Roberts Park in 1964. Showing the North Shelter.

Building Refit & Heritage Listings

The buildings within Roberts Park are listed as is Roberts Park.

The listing for Roberts Park can be seen here

Lodge at East Entry to Park

Roberts Park Lodge. Aug 1999

The listing for this can be seen here

Lodge in Scaffolding. 2009

This photo shows the Lodge at the entrance to Roberts Park clad in scaffolding during its refit. Taken May 2009.

Lodge Interior

Inside one of the rooms of Roberts Park Lodge during refit 2010.

Statue of Sir Titus Salt

The listing for this can be seen here

Extract: Statue of Sir Titus Salt. 1903 by F. Derwent Wood (Chelsea) for Mr. J. Roberts the director of Saltaire works from 1893. Ashlar base, bronze plaques and statue. North facing.[1]

This photo shows the newly erected and painted bandstand with the statue of Titus Salt behind on the flat roof balustrade of the Half Moon Cafe.

Bandstand and Titus Salt

Tea Room, Balustrade and flanking steps

Halfmoon cafe, Tearoom. Aug 1999

The tea room is called the Half Moon Cafe.

The listing for this can be seen here

Half Moon Cafe. 15 Sept 2012

The photo above shows the Half Moon Cafe and balustrade. This was taken on 15 Sept 2012 during the Saltaire Festival. A group of Steam Punk can be seen on the balustrade.

Halfmoon Refit 2010

This photo is of the interior of the Half Moon Cafe during the refit in 2010.

Half Moon Cafe Tile Detail

During the refit of the Half Moon Cafe in 2010 tiles were found and replicated for the walls. The colours in the tiles were also used for the colour scheme of the park.

Bench and Bin showing colour scheme
Line of benches along the main central path.

The colours used on the benches and bins in Roberts Park are based on the colours in the tiles found in the Half Moon Cafe.

Bandstand Paint Colours

The colours of the bandstand are also part of the colour scheme.

West Shelter

West Shelter Aug 1999
West Shelter Dec 2013

The metal benches along the path,seen in the 1999 photo, have been replaced with timber and wrought iron benches that will be similar to those originally in the park.

The listing for this can be seen here

East Shelter

East Shelter Aug 1999

The listing for this can be seen here

The text of the listing is the same as the text for the North shelter that can be read below.

East Shelter May 2009

Early days of the East Shelter refit.

East Shelter Roof Interior

The rooves of the shelters were restored using traditional designs.

East Shelter Bench

This shows the bench inside the East Shelter in the process of being built.

East Shelter Arch colours

The colours used in painting the arches of the shelters were based on the colours of the tiles in the Halfmoon Cafe, as were the railings, benches lining the paths and the litter bins.

East Shelter Dec 2020

North Shelter

North Shelter Aug 1999
North Shelter Dec 2020

It can be seen that during the refurbishment of Robert's Park, that started in 2009, the roof and front timbers were redesigned. Information boards were also added.
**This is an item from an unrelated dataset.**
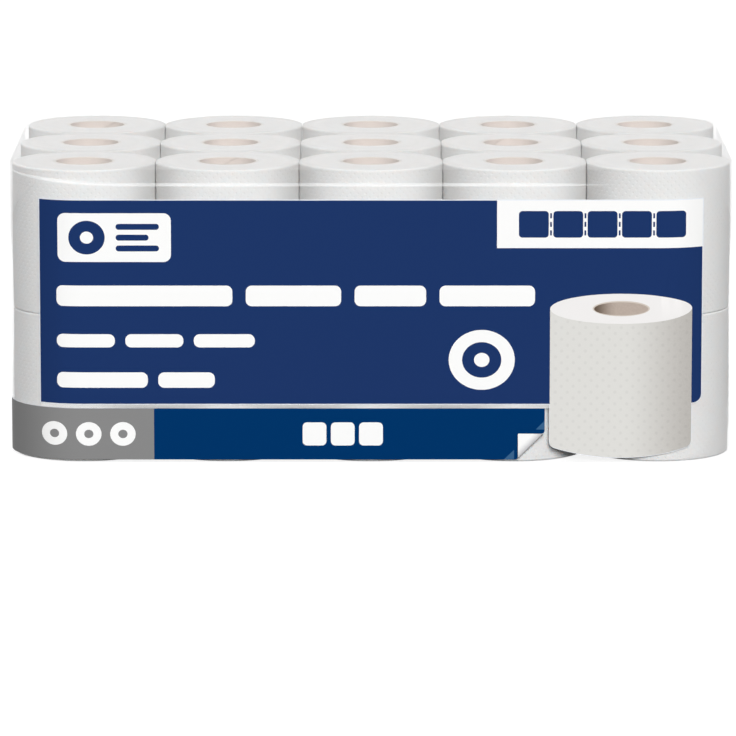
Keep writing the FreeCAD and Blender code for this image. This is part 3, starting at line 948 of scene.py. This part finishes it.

The Grade 2 listing for this can be seen on the Historic England website here

Extract from Historic England archived here 14 Dec 2020. Please refer to the source.

Park shelter. 1870, probably by Lockwood and Mawson. Hammer-dressed stone, ashlar dressings, wooden entrance surround, Welsh blue slate roof. Pilaster strips with carved floral decoration, moulded cornice. Set between are 3 wooden divisions a replacement of the original but not conforming to the original design. Hipped roof. Part of the scheme of the model village of Saltaire.


Alpaca Bronze

Titus Salt owes much of his success to the fact that he and his experts developed the methods needed for processing Alpaca wool. Hence the Alpaca Bronzes installed in front of the Half Moon Cafe and the etched window at the rear of the part of Salts Mill facing Victoria Road.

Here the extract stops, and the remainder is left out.